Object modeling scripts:
....................

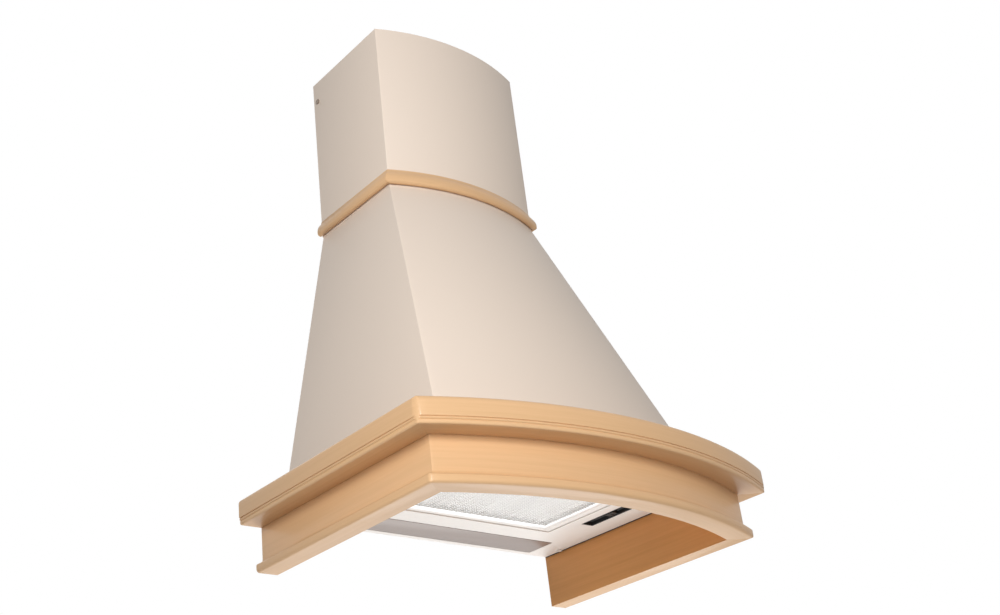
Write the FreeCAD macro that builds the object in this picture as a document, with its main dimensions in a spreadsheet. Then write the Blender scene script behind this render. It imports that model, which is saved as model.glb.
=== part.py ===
import FreeCAD, Part
import math
import os
import Sketcher

# Bow-front range hood cover for a kitchen wall, millimetres, +Z up, the front facing -Y.
# The wall is the plane Y = 0.  The pieces are drawn with Z = 0 at the bottom of the wooden
# frame, and every piece is then lowered by hang_height, so that the origin of the finished
# hood is the centre of the four holes that it hangs by.

SIZES = {
    # wooden frame: the frieze board, its moulded foot and the bow of its front
    "hang_height": 430, "frame_half_width": 266, "frame_side_depth": 367.5, "bow_radius": 700,
    "board_thickness": 22, "foot_height": 18, "foot_flat": 12, "foot_projection": 10,
    "foot_chamfer": 2, "foot_corner_round": 9,
    # cornice that lies on the boards and covers their outer top edge
    "cornice_bottom": 62, "cornice_height": 35, "cornice_overhang": 34, "cornice_nose_round": 8,
    "cornice_step": 1.2, "cornice_top_round": 5, "cornice_corner_round": 13, "leaf_thickness": 13,
    # canopy: sheet steel from the cornice up to the chimney
    "canopy_inset": 36, "canopy_top_height": 540, "canopy_top_half_width": 137,
    "canopy_top_side_depth": 175.5, "canopy_top_radius": 353, "sheet": 1.2, "canopy_flange": 13.2,
    "canopy_top_flange": 9, "canopy_return": 16, "canopy_trim": 10,
    # chimney cover, its wooden band and its wall bracket
    "chimney_half_width": 137.4, "chimney_side_depth": 174.2, "chimney_radius": 353.4,
    "chimney_top_height": 825, "chimney_sheet": 1, "band_height": 27, "band_projection": 9,
    "band_nose_height": 5, "band_back": 5, "band_lip": 1.8, "band_corner_round": 4,
    "bracket_height": 28, "bracket_tab": 24, "chimney_screw_drop": 37.3,
    "chimney_screw_setback": 11.4,
    # wall plate with the hanging holes
    "plate": 1.5, "hang_spacing": 160, "hang_rise": 100, "hang_hole_radius": 4,
    # underside tray
    "tray_height": 76, "tray_sheet": 1, "tray_gap": 0.5, "tray_rim": 6.5,
    "ledge_rise": 1.5, "ledge_margin": 15, "ledge_back_margin": 11, "ledge_front_margin": 17,
    "panel_screw_inset": 30, "panel_screw_back": 40, "panel_screw_front": 300,
    "screw_radius": 2, "screw_head_radius": 4, "screw_head_height": 1.8, "screw_length": 19,
    # grease filter cassette, hinged at its back edge
    "filter_inset": 121, "filter_back": 112, "filter_length": 230, "filter_thickness": 9,
    "filter_bar": 12, "filter_front_bar": 24, "filter_lip": 1.2, "filter_groove": 5,
    "filter_gap": 1, "filter_back_gap": 2.3, "grid_sheet": 1, "grid_margin": 2,
    "grid_web_x": 6.4, "grid_web_y": 5, "grid_columns": 6, "grid_rows": 9, "pleat_sheet": 0.6,
    "pleat_pitch": 9, "pin_radius": 2, "hinge_setback": 3,
    "ear_thickness": 2.4, "latch_half_width": 21, "latch_depth": 11, "latch_thickness": 3.2,
    "latch_travel": 5,
    # lamp: ribbed lens that drops on its back edge, its housing, two bulbs and their holders
    "lens_inset": 66, "lens_back": 13, "lens_depth": 50, "lens_wall": 2.2, "lens_rim": 6,
    "lens_gap": 1.5, "lens_ribs": 9, "lens_rib_height": 1, "lens_pin_radius": 1.5,
    "lens_pin_setback": 3, "housing_height": 44, "housing_sheet": 1.2, "housing_gap": 2,
    "bulb_radius": 12.5, "bulb_length": 84, "bulb_cap_radius": 7, "holder_radius": 12,
    "holder_length": 32,
    # controls: a dark bezel with two slide knobs and the switch box behind it
    "bezel_inset": 86, "bezel_width": 22, "bezel_back": 150, "bezel_length": 120,
    "bezel_recess": 5, "bezel_floor": 2.5, "bezel_wall": 2, "speed_travel": 24,
    "light_travel": 8, "knob_length": 16, "knob_width": 11, "knob_height": 4.2,
    "switch_height": 22, "neck_width": 3, "slide_gap": 0.4,
    # fan: motor box, scroll housing, impeller, motor
    "box_side_margin": 5, "box_back_margin": 8, "box_step_height": 124, "box_top_height": 330,
    "box_top_front": 240, "box_front_margin": 8, "box_front_foot": 22, "fan_setback": 186,
    "fan_height": 214, "scroll_reach": 121, "scroll_first_radius": 109, "scroll_growth": 7,
    "outlet_depth": 85, "scroll_wall": 2, "scroll_half_width": 62, "inlet_radius": 58,
    "inlet_lip": 4, "wheel_radius": 68, "wheel_half_width": 50, "blade_depth": 11,
    "blade_thickness": 0.9, "blade_count": 24, "disc_thickness": 2, "hub_radius": 9,
    "hub_length": 14, "shaft_radius": 4, "motor_radius": 38, "motor_gap": 8,
    "ring_inset": 8, "ring_width": 12, "arm_thickness": 2.5, "arm_width": 14, "running_gap": 0.05,
    # outlet collar with its two flaps
    "collar_radius": 60, "collar_wall": 3, "collar_height": 42, "collar_flange": 12,
    "collar_flange_height": 2.5, "duct_hole_margin": 16, "seat_height": 15,
    "seat_width": 4, "seat_thickness": 2,
    "spindle_radius": 1.5, "flap_thickness": 1.2, "knuckle_wall": 1.3, "flap_gap": 0.6,
    "capacitor_radius": 15, "capacitor_height": 50, "capacitor_inset": 38, "capacitor_setback": 60,
    "terminal_inset": 45, "terminal_half_width": 32, "terminal_depth": 42, "terminal_height": 28,
    "terminal_setback": 40,
    # clearances
    "seat_gap": 0.3,
}

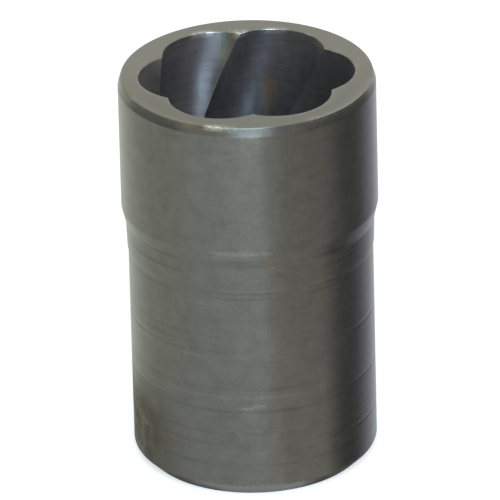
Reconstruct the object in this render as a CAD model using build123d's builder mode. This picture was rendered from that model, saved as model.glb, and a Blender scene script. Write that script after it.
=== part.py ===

....................

• _Task prompt_: Print the lines above, unchanged, from the start of the records to the line with "# hood is the", including that final line.

• _Right answer_:
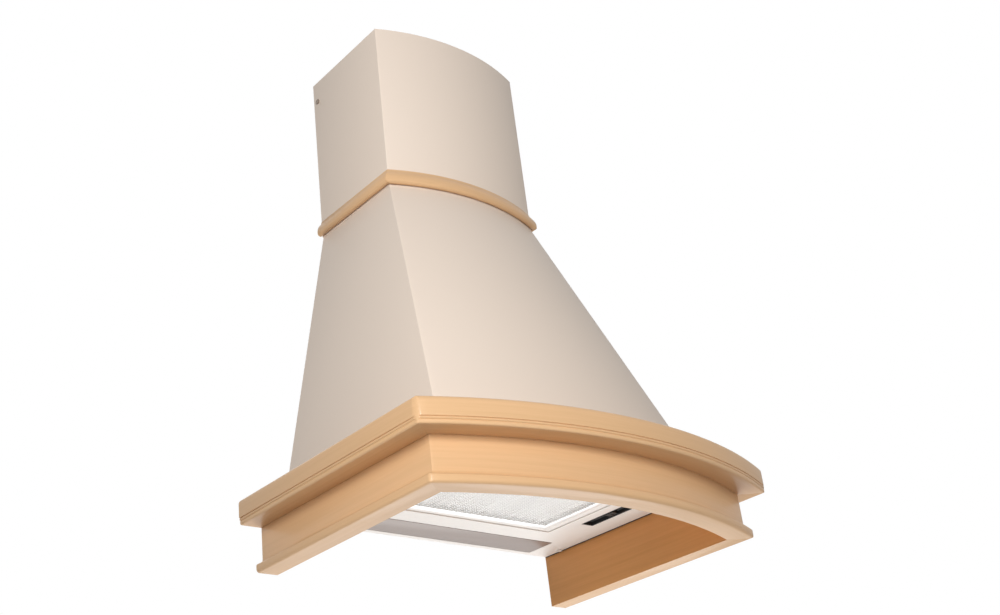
Write the FreeCAD macro that builds the object in this picture as a document, with its main dimensions in a spreadsheet. Then write the Blender scene script behind this render. It imports that model, which is saved as model.glb.
=== part.py ===
import FreeCAD, Part
import math
import os
import Sketcher

# Bow-front range hood cover for a kitchen wall, millimetres, +Z up, the front facing -Y.
# The wall is the plane Y = 0.  The pieces are drawn with Z = 0 at the bottom of the wooden
# frame, and every piece is then lowered by hang_height, so that the origin of the finished
# hood is the centre of the four holes that it hangs by.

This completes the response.